One helpful addition occurred when the drilling contractor introduced software (still in development) that enabled the drillship captain to calculate drift-off time in the event of DP power loss, based on actual metocean conditions (current/ wind/ wave) rather than the 10-yr storm assumptions with current, wind and wave directionally aligned, and on which the original WSOC was based.

RISK RE-ASSESSMENT

The decision to hang-off the drillstring in the BOPs is based on the expected frequency of several events. After experiencing no DP or power problems for several weeks on location, the probability of spontaneous failure was less than expected, given a new configuration of equipment on a relatively new vessel. The complexity of well recovery operations was also considered. Decision tree analysis concluded that drilling operations should continue even under yellow alert, subject to constant assessment of rig power system irregularities, well conditions, etc.

These changes allowed drilling operations to continue for close to a two-month period, in which the surface current was consistently over 3 knots, Fig. 4. Though these may be simple changes, they were alterations to safety-critical procedures and necessary to reach the objective. Again, the importance of having the right experts, high-level decision-makers, and diversity in the team to comprehensively assess risk and make changes must be stressed.

Fig 4

Fig. 4. During a two-month period, drilling continued while the surface current was consistently high, between 3 and 4 knots. 

CONCLUSIONS

Success in a costly drilling project that extends the boundaries of technical accomplishment depends on several factors. The team must focus on meeting the project's objectives over optimization or cost-driven risk-taking. Team members should have extensive relevant experience, and have constant and reliable access to technology experts.

Team member's diverse experience adds new ideas and makes for stronger consensus decisions when unexpected events arise. Technology access and the ability to transfer it between projects around the world assure best practice.

A reliable, immediate communications system from the rig and multiple shore-based sites provides immediate access to analytical tools and top-level decision-makers when necessary. Constant updating and involvement then create a reliable decision context while providing the ability to properly assess risks and willingness to change the plan's most fundamental parts. WO

ACKNOWLEDGEMENT

This article was prepared from OTC 17970, which was presented at the 2006 Offshore Technology Conference held in Houston, Texas, May 1-4, 2006.

LITERATURE CITED

1  Aston, M. S. and M. R. Alberta et al, "Drilling fluids for wellbore strengthening," SPE/ IADC 87130, presented at the IADC/ SPE Drilling Conference, Dallas, Texas, Mar. 2 – 4, 2004.
2   Alberty, M. W. and McLean, M. R., "A Physical Model for Stress Cages," SPE 90493 presented at the SPE Annual Technical Conference and Exhibition, Houston, Texas, Sept. 26 – 29, 2004.

THE AUTHORS

Sparkes

Dan Sparkes earned a BS degree in petroleum engineering from the University of Alberta, Canada.

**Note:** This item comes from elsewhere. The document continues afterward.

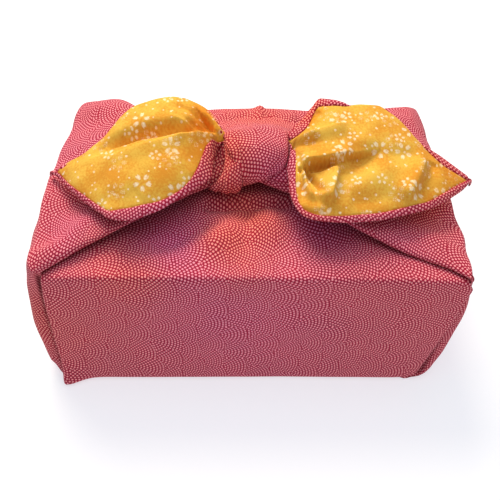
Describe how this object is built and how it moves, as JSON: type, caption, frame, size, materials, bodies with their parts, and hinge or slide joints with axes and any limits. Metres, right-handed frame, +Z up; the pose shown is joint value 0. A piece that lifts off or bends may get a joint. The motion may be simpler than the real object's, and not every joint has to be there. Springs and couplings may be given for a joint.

With seven years of oilfield experience, he has held various positions in petroleum, drilling, and completions engineering. Mr. Sparkes served as well site drilling engineer for the Brazil Algodoal project.



James Wellings earned a BS degree in engineering from Penn State University. He has more than 20 years in the oil industry, focused on exploration drilling. Mr. Wellings served as drilling superintendent for the Brazil Algodoal project.


Rheaum

Gregory T. Rheaume earned a mechanical engineering degree in 1991. He has held numerous engineering and supervisory roles with BP in Canada, the US, UAE, Norway, Angola and Brazil. Mr. Rheaume joined the BP Brazil team in 2003. As senior drilling engineer, he was the lead engineer responsible for planning and operational support on the Algodoal project. He is presently drilling team leader, onshore, in the US.